*Exercise requirements:* Repeat exactly the lines from the one containing "bpy.context.scene.collection.objects.link(footprint)" through the last line of the records below, both included, and nothing else.

[Rows from a 3D modeling dataset]
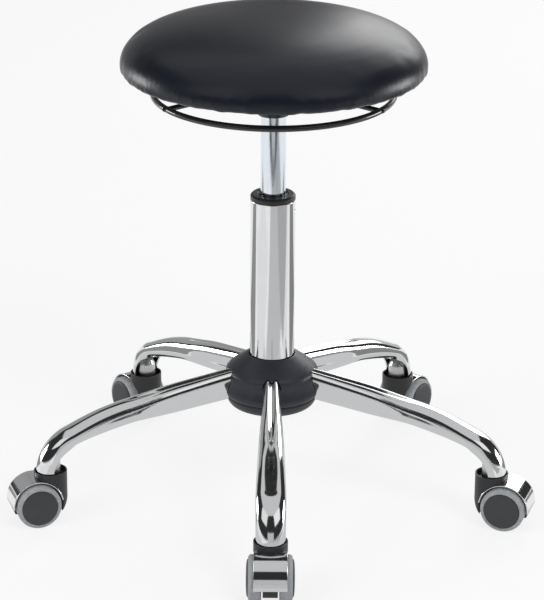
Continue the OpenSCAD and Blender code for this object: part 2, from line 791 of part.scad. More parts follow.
// Tyre, core and pressed-in cap; outlines are [radius, distance from the caster's middle]
module wheel(i, side) {
    tyre_w = tyre_out_w - tyre_in_w;
    boss_w = web_w / 2 + wheel_hub_gap;
    core_out_w = tyre_out_w - run_gap;
    disc_in_w = (tyre_in_w + tyre_out_w - wheel_wall) / 2;
    disc_out_w = disc_in_w + wheel_wall;
    at_caster(i) on_axle() mirror([0, 0, side > 0 ? 0 : 1]) {
        color(tyre_grey) rotate_extrude() polygon([for (share = tyre_shares)
            [rim_r + hair + (wheel_r - rim_r - hair) * share[0], tyre_in_w + tyre_w * share[1]]]);
        color(dark_grey) rotate_extrude() polygon([[axle_r + run_gap, boss_w], [wheel_hub_r, boss_w],
            [wheel_hub_r, disc_in_w], [rim_r - wheel_wall, disc_in_w], [rim_r - wheel_wall, tyre_in_w],
            [rim_r, tyre_in_w], [rim_r, core_out_w], [rim_r - wheel_wall, core_out_w],
            [rim_r - wheel_wall, disc_out_w], [wheel_hub_r, disc_out_w], [wheel_hub_r, axle_w / 2],
            [axle_r + run_gap, axle_w / 2]]);
        color(black) rotate_extrude() polygon([for (share = cap_shares)
            [cap_r * share[0], tyre_out_w + cap_t * share[1]]]);
    }
}

seat_cover();
seat_foam();
seat_board();
tee_nuts();
underside_cloth();
cloth_staples();
seat_plate();
seat_screws();
lever_keeper();
ring_lever();
release_button();
gas_cylinder();
cylinder_gland();
rod_seal();
piston();
piston_rod();
rod_clip();
rubber_bumper();
bearing_balls();
bearing_cage();
bearing_race_upper();
bearing_race_lower();
column_tube();
guide_bush();
hub_sleeve();
hub_cover_top();
hub_cover_bottom();
leg(1);  // leg_1
leg(2);  // leg_2
leg(3);  // leg_3
leg(4);  // leg_4
leg(5);  // leg_5
stem_sockets();
caster_stems();
stem_grip_rings();
caster_fork(1);  // caster_fork_1
caster_fork(2);  // caster_fork_2
caster_fork(3);  // caster_fork_3
caster_fork(4);  // caster_fork_4
caster_fork(5);  // caster_fork_5
caster_hood(1);  // caster_hood_1
caster_hood(2);  // caster_hood_2
caster_hood(3);  // caster_hood_3
caster_hood(4);  // caster_hood_4
caster_hood(5);  // caster_hood_5
caster_axle(1);  // caster_axle_1
caster_axle(2);  // caster_axle_2
caster_axle(3);  // caster_axle_3
caster_axle(4);  // caster_axle_4
caster_axle(5);  // caster_axle_5
wheel(1, 1);  // wheel_left_1
wheel(2, 1);  // wheel_left_2
wheel(3, 1);  // wheel_left_3
wheel(4, 1);  // wheel_left_4
wheel(5, 1);  // wheel_left_5
wheel(1, -1);  // wheel_right_1
wheel(2, -1);  // wheel_right_2
wheel(3, -1);  // wheel_right_3
wheel(4, -1);  // wheel_right_4
wheel(5, -1);  // wheel_right_5
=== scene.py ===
import math

import bmesh
import bpy
from mathutils import Matrix, Vector


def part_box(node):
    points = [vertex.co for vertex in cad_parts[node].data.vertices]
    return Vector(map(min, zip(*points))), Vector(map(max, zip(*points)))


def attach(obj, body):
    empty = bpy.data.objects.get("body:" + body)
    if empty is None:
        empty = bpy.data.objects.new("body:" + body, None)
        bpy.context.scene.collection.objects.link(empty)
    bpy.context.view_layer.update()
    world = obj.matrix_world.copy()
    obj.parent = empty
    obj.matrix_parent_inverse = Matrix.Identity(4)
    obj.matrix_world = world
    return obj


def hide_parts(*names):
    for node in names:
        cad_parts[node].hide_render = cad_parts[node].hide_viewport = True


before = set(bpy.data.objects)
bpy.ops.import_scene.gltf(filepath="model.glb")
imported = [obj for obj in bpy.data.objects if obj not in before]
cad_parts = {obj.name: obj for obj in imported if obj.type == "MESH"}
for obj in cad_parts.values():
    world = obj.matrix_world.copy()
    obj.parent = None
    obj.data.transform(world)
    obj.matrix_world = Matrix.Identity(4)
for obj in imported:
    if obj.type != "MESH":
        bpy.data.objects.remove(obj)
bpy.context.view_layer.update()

MM = 0.001
hair = 0.05 * MM
overrun = 1 * MM
merge_gap = 0.002 * MM

# Seat
cover_low, cover_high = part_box("seat_cover")
seat_r = cover_high.x
seat_z = cover_low.z
seat_h = cover_high.z - seat_z
belly_h = 6.5 * MM
tuck = 9 * MM
skin_t = 1.5 * MM
fold_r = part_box("underside_cloth")[1].x + hair
crown_share = 0.8
belly_share = 0.9
screw_count = 4
screw_circle_r = 62 * MM
screw_r = 3 * MM
screw_gap = 0.3 * MM
first_screw_angle = math.radians(45)

# Seat plate and ring lever
plate_low, plate_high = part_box("seat_plate")
plate_r = plate_high.x
plate_top_z = plate_high.z
plate_t = 3 * MM
pan_r = 48 * MM
pan_floor_z = plate_low.z + 19.334 * MM
plate_socket_r = 17.5 * MM
arm_count = 3
arm_slot_w = 9 * MM
first_arm_angle = math.radians(90)
ring_low, ring_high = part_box("ring_lever")
ring_wire_r = 3.5 * MM
ring_r = ring_high.x - ring_wire_r
ring_z = ring_low.z + ring_wire_r
disc_top_z = ring_high.z
disc_t = 2.5 * MM
disc_r = 38 * MM
arm_wire_r = 3 * MM
arm_in_r = 14 * MM
arm_z = disc_top_z - disc_t - arm_wire_r + 1.5 * MM

# Gas lift
cylinder_low, cylinder_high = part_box("gas_cylinder")
cylinder_r = cylinder_high.x
cylinder_tip_r = cylinder_r - 0.6 * MM
cylinder_wall = 1.8 * MM
button_r = 4 * MM
socket_z = plate_low.z
tube_low, tube_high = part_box("column_tube")
tube_r = tube_high.x
tube_wall = 1.5 * MM
tube_floor_t = 4 * MM
rod_hole_r = 4.05 * MM
taper_h = 66 * MM
taper_r = 24.1 * MM
bush_low, bush_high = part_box("guide_bush")

# Hub and legs
leg_count = 5
hub_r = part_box("hub_cover_top")[1].x
cover_t = 2.5 * MM
cover_gap = 1.2 * MM
cover_h = 48 * MM
bowl_h = 16.5 * MM
bowl_r = hub_r - 2.8 * MM
seam_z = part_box("hub_cover_top")[0].z
slot_gap = 0.8 * MM
sleeve_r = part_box("hub_sleeve")[1].x
leg_arc_r = 320 * MM
leg_bend_r = 43 * MM
leg_hub_h = 36 * MM
leg_hub_w = 20 * MM
leg_out_h = 20 * MM
leg_out_w = 33 * MM
leg_wall = 2 * MM
leg_end_r = 16 * MM
leg_end_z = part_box("stem_sockets")[0].z
leg_foot_h = 3.3 * MM
leg_start_x = sleeve_r - 6 * MM
leg_run_x = 153 * MM
leg_slope = math.radians(8.8)
stem_circle_r = 258 * MM
mouth_r = 32.5 * MM

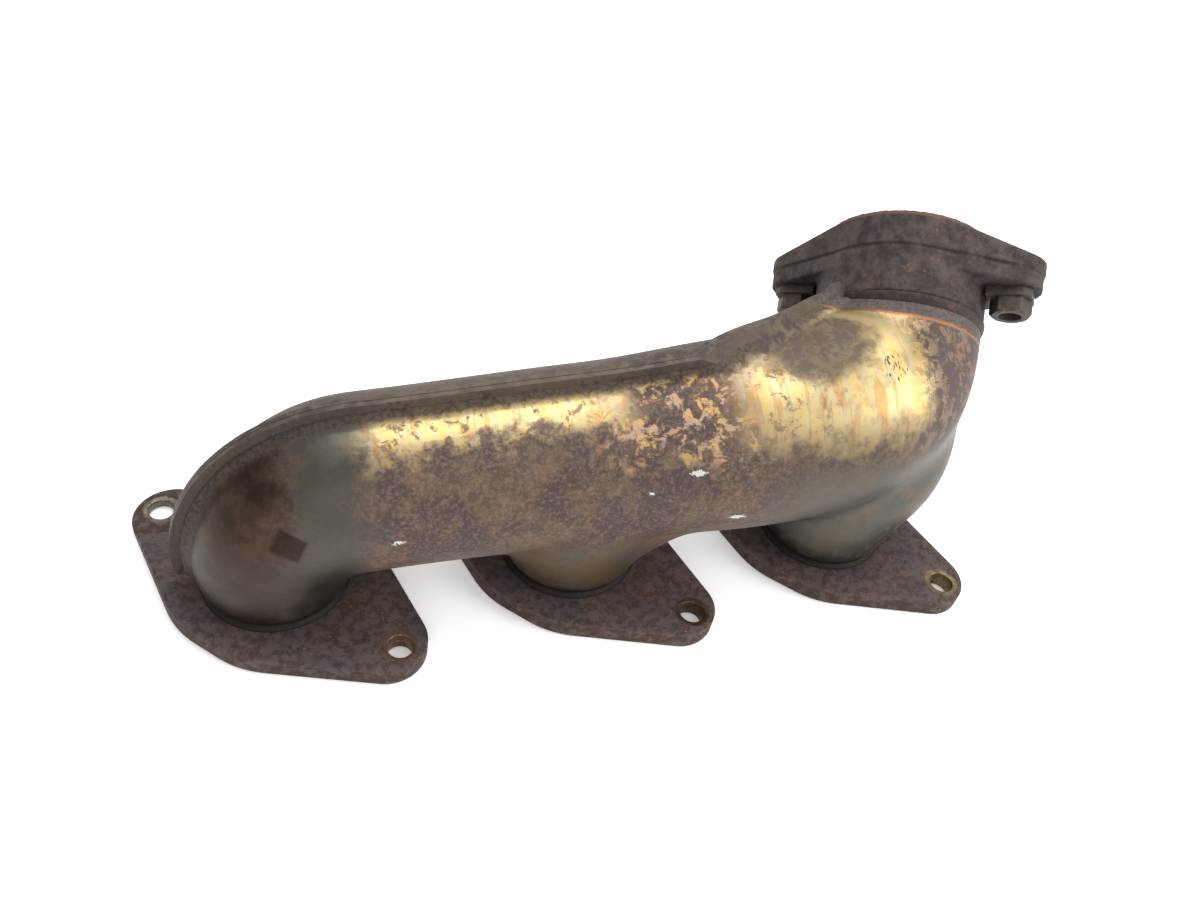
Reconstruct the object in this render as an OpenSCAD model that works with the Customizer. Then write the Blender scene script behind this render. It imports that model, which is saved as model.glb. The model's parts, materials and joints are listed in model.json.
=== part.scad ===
// Air-gap exhaust manifold for one bank of a six-cylinder V engine.
// Three port flanges lie on z = 0, the face of the cylinder head. The middle port is the origin,
// the front port is at -X, the rear port at +X, and the outlet leaves towards +Y, rising.

/* [Ports] */
// Distance between neighbouring ports
port_pitch = 106; // [96:0.5:130]
// Thickness of a port flange
flange_t = 7; // [5:0.5:10]
// Diameter of the circle through the two stud holes of a port flange
stud_pcd = 107; // [100:0.5:130]
// Turn of the stud line from the X axis
stud_angle = -43.5; // [-60:0.5:-30]
// Diameter of a stud hole
stud_hole_d = 8.8; // [8:0.1:11]
// Radius of the round middle of a port flange
flange_mid_r = 34.5; // [32:0.5:38]
// Radius of a flange ear
flange_ear_r = 14; // [10:0.5:16]

/* [Inner pipes] */
// Outer diameter of the pipe in each port
port_pipe_d = 43; // [38:0.5:46]
// Outer diameter of the middle pipe's barrel
tee_barrel_d = 51; // [48:0.5:52]
// Outer diameter of the rear pipe where it is widest
collector_d = 60; // [57:0.5:62]
// Wall of the inner pipes
pipe_t = 1.2; // [1:0.1:2]
// Radial clearance of a slip joint
slip_clear = 0.3; // [0.2:0.05:0.6]

/* [Outer shell] */
// Outer diameter of the shell's bulge above a port flange
shell_port_d = 52; // [50:0.5:58]
// Outer diameter of the shell above the front port
shell_front_d = 59; // [56:0.5:61]
// Outer diameter of the shell above the middle port
shell_mid_d = 61.5; // [59:0.5:70]
// Outer diameter of the shell above the rear port
shell_rear_d = 72; // [70:0.5:78]
// Wall of the outer shell
shell_t = 1.5; // [1:0.1:2]
// Height of the welded lip along the seam
lip_h = 6; // [2:0.5:7]
// Thickness of one lip
lip_t = 1.5; // [1:0.1:2]

/* [Run of the tube] */
// Radius of the first bend, on the centre line
bend_r = 31; // [30.6:0.2:36]
// Height at which the first bend starts
bend_z = 19.5; // [16:0.5:26]
// Rise of the tube above the level
tube_rise = 4.9; // [0:0.1:8]

/* [Outlet] */
// Centre of the outlet flange, from the rear port's centre on the head face
outlet_at = [26.5, 45.8, 94.9];
// Rise of the outlet's axis above the level
outlet_rise = 35; // [25:1:45]
// Turn of the outlet's axis from +Y towards +X
outlet_turn = 20.5; // [10:0.5:30]
// Turn of the outlet's two bolt holes about its axis
outlet_spin = 29; // [0:1:60]
// Distance between the two bolt holes
outlet_bolt_gap = 81; // [78:0.5:96]
// Diameter of a bolt hole in a lug
outlet_hole_d = 9; // [8.8:0.1:11]
// Outer diameter of the outlet neck
neck_d = 63; // [60:0.5:66]
// Diameter of the gas passage in the neck
neck_bore_d = 51; // [48:0.5:52]

/* [Nuts] */
// Width across the flats of an outlet nut
nut_af = 13; // [12:0.5:14]
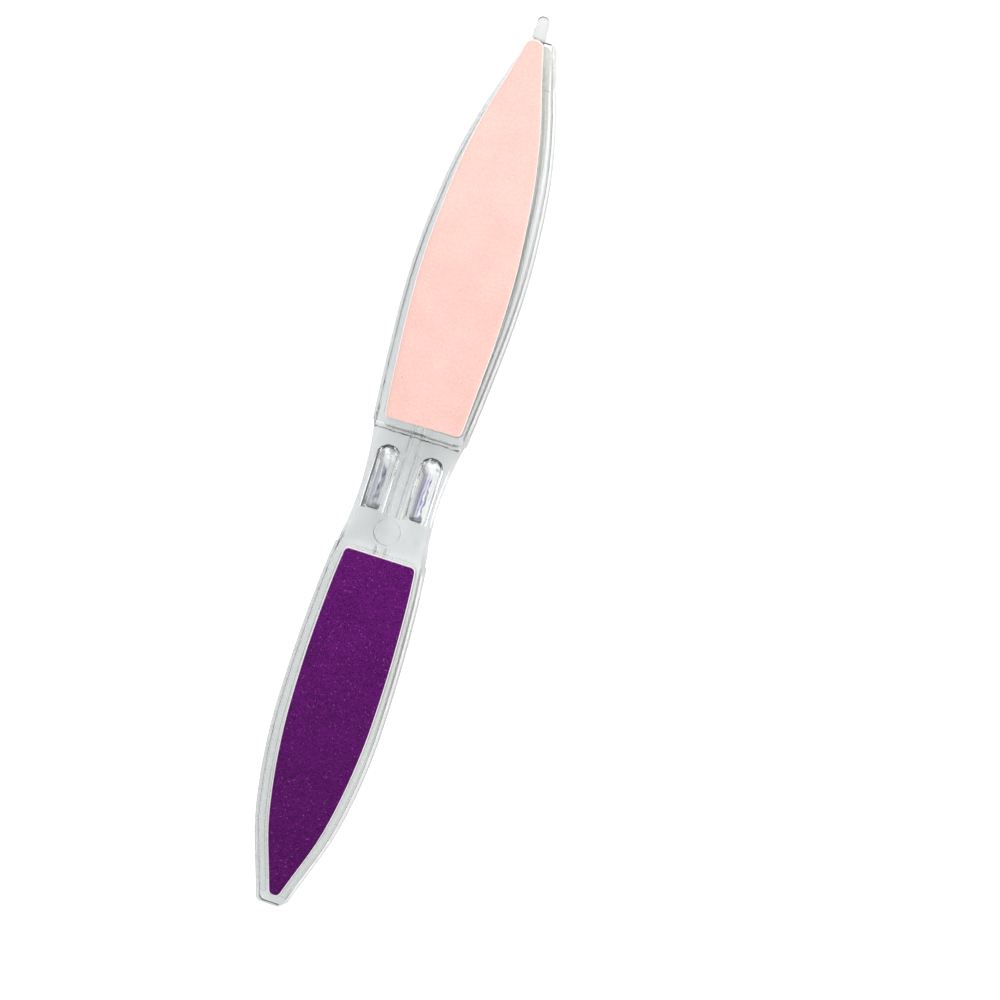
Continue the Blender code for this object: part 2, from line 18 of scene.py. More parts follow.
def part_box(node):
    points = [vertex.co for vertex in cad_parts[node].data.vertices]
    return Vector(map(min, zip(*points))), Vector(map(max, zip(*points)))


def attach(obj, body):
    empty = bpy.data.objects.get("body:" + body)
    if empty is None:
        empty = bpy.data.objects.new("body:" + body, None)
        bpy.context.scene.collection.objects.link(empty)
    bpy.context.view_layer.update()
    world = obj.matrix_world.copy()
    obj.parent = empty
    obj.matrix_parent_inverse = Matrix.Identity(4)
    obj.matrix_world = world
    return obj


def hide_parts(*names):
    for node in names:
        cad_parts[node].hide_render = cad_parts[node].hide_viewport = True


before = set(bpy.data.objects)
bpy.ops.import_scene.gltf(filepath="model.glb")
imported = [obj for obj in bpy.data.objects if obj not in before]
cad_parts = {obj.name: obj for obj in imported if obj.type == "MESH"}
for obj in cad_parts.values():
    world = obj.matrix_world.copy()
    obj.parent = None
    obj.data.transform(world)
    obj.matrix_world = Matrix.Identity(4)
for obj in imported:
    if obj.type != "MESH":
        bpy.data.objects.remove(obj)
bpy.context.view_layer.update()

LOG = logging.getLogger("nail_buffer")
MM = 0.001
ROOT = "root"
SHARP_EDGE = math.radians(40)
SAME_HEIGHT = 1e-7
SAME_POINT_DIGITS = 7
BLACK = (0.0, 0.0, 0.0)
Colour = tuple[float, float, float]
Place = tuple[float, float, float]
Factors = tuple[float, float, float]
Point = tuple[float, float]
Stops = Sequence[Point]


def srgb(red: float, green: float, blue: float) -> Colour:
    """Turns a colour as seen on a screen, 0 to 255, into linear light by the sRGB curve.

    Args:
        red: The red part.
        green: The green part.
        blue: The blue part.

    Returns:
        The three linear parts, 0 to 1.
    """
    parts = [part / 255 for part in (red, green, blue)]
    return tuple(p / 12.92 if p < 0.04045 else ((p + 0.055) / 1.055) ** 2.4 for p in parts)


class Face(Enum):
    """The two faces of the buffer, with the sign of their normal along Z."""

    FRONT = 1
    BACK = -1


class Blade(Enum):
    """The two blades of the buffer."""

    UPPER = "upper"
    LOWER = "lower"


class Detail(Enum):
    """How many finer layers a noise has."""

    SMOOTH = 1.0
    SOFT = 2.0
    ROUGH = 3.0
    BROKEN = 4.0


class Value:
    """A number socket of a node tree. Python's operators on it add Math nodes."""

    def __init__(self, tree: "Tree", socket: bpy.types.NodeSocket) -> None:
        """Wraps one socket of a tree."""
        self.tree = tree
        self.socket = socket

    def math(self, operation: str, first: Any, second: Any) -> "Value":
        """Adds one Math node.

        Args:
            operation: The node's operation, such as MULTIPLY.
            first: A number or a Value for its first socket.
            second: A number or a Value for its second socket.

        Returns:
            The node's result.
        """
        node = self.tree.node("ShaderNodeMath", {"operation": operation}, {0: first, 1: second})
        return Value(self.tree, node.outputs[0])

    def __add__(self, other: Any) -> "Value":
        """self + other."""
        return self.math("ADD", self, other)

    __radd__ = __add__

    def __sub__(self, other: Any) -> "Value":
        """self - other."""
        return self.math("SUBTRACT", self, other)

    def __rsub__(self, other: Any) -> "Value":
        """other - self."""
        return self.math("SUBTRACT", other, self)

    def __mul__(self, other: Any) -> "Value":
        """self * other."""
        return self.math("MULTIPLY", self, other)

    __rmul__ = __mul__

    def __truediv__(self, other: Any) -> "Value":
        """self / other."""
        return self.math("DIVIDE", self, other)

    def __rtruediv__(self, other: Any) -> "Value":
        """other / self."""
        return self.math("DIVIDE", other, self)

    def __gt__(self, other: Any) -> "Value":
        """1 where self is the greater, else 0."""
        return self.math("GREATER_THAN", self, other)

    def __lt__(self, other: Any) -> "Value":
        """1 where self is the smaller, else 0."""
        return self.math("LESS_THAN", self, other)

    def clamped(self) -> "Value":
        """self, kept between 0 and 1."""
        return self.math("MAXIMUM", self.math("MINIMUM", self, 1.0), 0.0)


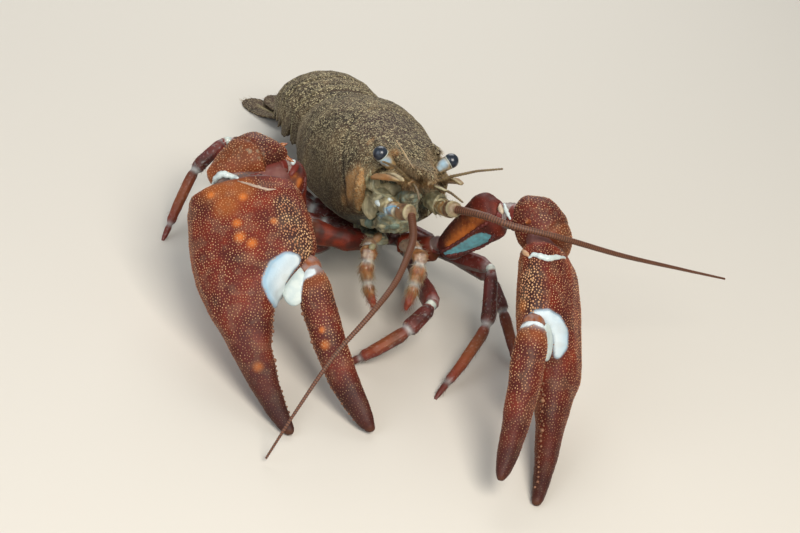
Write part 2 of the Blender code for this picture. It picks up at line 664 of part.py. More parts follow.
def blade(name, root, heading, length, half_width, thickness, level, lowest, colour):
    """Tail-fan blade with a rounded end; its underside eases down from a level to the lowest one."""
    along = Vector((heading.x, heading.y, 0.0)).normalized()
    side = Vector((along.y, -along.x, 0.0))
    outline = ((0.0, 0.42), (0.12, 0.62), (0.35, 0.86), (0.6, 1.0), (0.8, 0.96), (0.92, 0.76), (1.0, 0.42))
    rings = []
    for f, share in outline:
        half_thickness = thickness * 0.5 * (1.0 - BLADE_TAPER * f)
        centre = Vector((root.x, root.y, 0.0)) + along * length * f
        left = max(0.0, 1.0 - f / BLADE_SETTLING)
        centre.z = lowest + (level - lowest) * left ** 2 + half_thickness * BLADE_LIFT
        rings.append(section_ring(centre, side, Vector((0, 0, 1)), half_width * share, half_thickness, 8, 3.0))
    settle(solid_from_rings(name, rings, colour))


def turned(heading, across, degrees):
    angle = math.radians(degrees)
    return heading * math.cos(angle) + across * math.sin(angle)


def make_tail_fan(frame):
    place, side, up, along = frame
    heading = Vector((along.x, along.y, 0.0)).normalized()
    base = Vector((place.x, place.y, 0.0)) + heading * 0.2
    top = place.z - 2.6
    blade("telson", base, heading, TELSON_LENGTH, 5.8, 1.5, top, 3.0, SHELL_BROWN)
    for name, s in (("left", 1.0), ("right", -1.0)):
        across = Vector((side.x, side.y, 0.0)).normalized() * s
        inner = turned(heading, across, ENDOPOD_ANGLE)
        outer = turned(heading, across, EXOPOD_ANGLE)
        blade("endopod_" + name, base + across * 4.6 - heading * 0.6, inner, UROPOD_LENGTH * 0.94, 4.6,
              1.2, top - 1.8, 1.5, SHELL_BROWN)
        blade("exopod_" + name, base + across * 6.0 - heading * 0.8, outer, UROPOD_LENGTH, 5.0,
              1.2, top - 3.6, 0.0, SHELL_BROWN)


def main():
    for thing in list(bpy.data.objects):
        bpy.data.objects.remove(thing, do_unlink=True)
    make_carapace()
    make_sternum()
    make_mouth()
    for side in ("left", "right"):
        make_eye(side)
        make_antennule(side)
        make_antennal_scale(side)
        make_antenna(side)
        make_maxilliped(side)
        make_claw_limb(side)
        for pair in LEG_HIP_Y:
            make_leg(side, pair)
    make_tail_fan(make_abdomen())
    parts = list(bpy.context.scene.collection.objects)
    footprint = bpy.data.objects.new("footprint", None)
    bpy.context.scene.collection.objects.link(footprint)
    footprint.location = FOOTPRINT_SHIFT * MM
    for part in parts:
        part.parent = footprint


main()
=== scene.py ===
import math

import bmesh
import bpy
import numpy as np
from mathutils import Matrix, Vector, noise
from mathutils.bvhtree import BVHTree


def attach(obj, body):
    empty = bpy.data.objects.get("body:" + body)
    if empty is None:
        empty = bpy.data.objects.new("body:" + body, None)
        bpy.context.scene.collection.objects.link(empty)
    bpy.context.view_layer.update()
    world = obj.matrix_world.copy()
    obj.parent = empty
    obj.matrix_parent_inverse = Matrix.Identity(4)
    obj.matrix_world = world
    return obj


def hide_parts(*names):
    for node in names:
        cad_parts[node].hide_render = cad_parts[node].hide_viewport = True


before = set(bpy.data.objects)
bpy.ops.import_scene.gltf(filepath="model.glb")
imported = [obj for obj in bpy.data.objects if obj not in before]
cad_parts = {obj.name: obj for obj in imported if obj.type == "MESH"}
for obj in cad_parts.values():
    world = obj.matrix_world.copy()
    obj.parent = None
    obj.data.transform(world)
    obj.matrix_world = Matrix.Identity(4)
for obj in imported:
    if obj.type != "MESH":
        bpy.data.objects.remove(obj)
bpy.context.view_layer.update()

mm = 0.001                      # shapes are worked out in millimetres and written in metres
scene = bpy.context.scene
sides = {"left": 1.0, "right": -1.0}
print("frame loaded")


# Camera, floor and lights
shot = {
    "place": (-169.47, -366.92, 239.0),
    "azimuth": -24.0,
    "elevation": 30.5,
    "roll": 15.0,               # right side down
    "lens": 80.0,
    "sensor": 36.0,
    "width": 800.0,
    "height": 533.0,
}
studio = {
    "floor": "#D2CDC2",
    "floorSize": 3.0,           # metres from its middle to an edge
    "aim": (0, 0, 15),          # where the lamps point, in mm
    "sky": "#DDE3E8",
    "skyStrength": 0.3,
    # place in mm, size in mm, power in watts and colour
    "lamps": (
        ("key", (-20, -420, 470), 300, 3.7, "#FFF8F0"),
        ("fill", (-520, -220, 300), 420, 1.3, "#EEF4FF"),
        ("back", (60, 420, 380), 380, 1.6, "#FFFFFF"),
    ),
}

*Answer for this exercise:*
    bpy.context.scene.collection.objects.link(footprint)
    footprint.location = FOOTPRINT_SHIFT * MM
    for part in parts:
        part.parent = footprint


main()
=== scene.py ===
import math

import bmesh
import bpy
import numpy as np
from mathutils import Matrix, Vector, noise
from mathutils.bvhtree import BVHTree


def attach(obj, body):
    empty = bpy.data.objects.get("body:" + body)
    if empty is None:
        empty = bpy.data.objects.new("body:" + body, None)
        bpy.context.scene.collection.objects.link(empty)
    bpy.context.view_layer.update()
    world = obj.matrix_world.copy()
    obj.parent = empty
    obj.matrix_parent_inverse = Matrix.Identity(4)
    obj.matrix_world = world
    return obj


def hide_parts(*names):
    for node in names:
        cad_parts[node].hide_render = cad_parts[node].hide_viewport = True


before = set(bpy.data.objects)
bpy.ops.import_scene.gltf(filepath="model.glb")
imported = [obj for obj in bpy.data.objects if obj not in before]
cad_parts = {obj.name: obj for obj in imported if obj.type == "MESH"}
for obj in cad_parts.values():
    world = obj.matrix_world.copy()
    obj.parent = None
    obj.data.transform(world)
    obj.matrix_world = Matrix.Identity(4)
for obj in imported:
    if obj.type != "MESH":
        bpy.data.objects.remove(obj)
bpy.context.view_layer.update()

mm = 0.001                      # shapes are worked out in millimetres and written in metres
scene = bpy.context.scene
sides = {"left": 1.0, "right": -1.0}
print("frame loaded")


# Camera, floor and lights
shot = {
    "place": (-169.47, -366.92, 239.0),
    "azimuth": -24.0,
    "elevation": 30.5,
    "roll": 15.0,               # right side down
    "lens": 80.0,
    "sensor": 36.0,
    "width": 800.0,
    "height": 533.0,
}
studio = {
    "floor": "#D2CDC2",
    "floorSize": 3.0,           # metres from its middle to an edge
    "aim": (0, 0, 15),          # where the lamps point, in mm
    "sky": "#DDE3E8",
    "skyStrength": 0.3,
    # place in mm, size in mm, power in watts and colour
    "lamps": (
        ("key", (-20, -420, 470), 300, 3.7, "#FFF8F0"),
        ("fill", (-520, -220, 300), 420, 1.3, "#EEF4FF"),
        ("back", (60, 420, 380), 380, 1.6, "#FFFFFF"),
    ),
}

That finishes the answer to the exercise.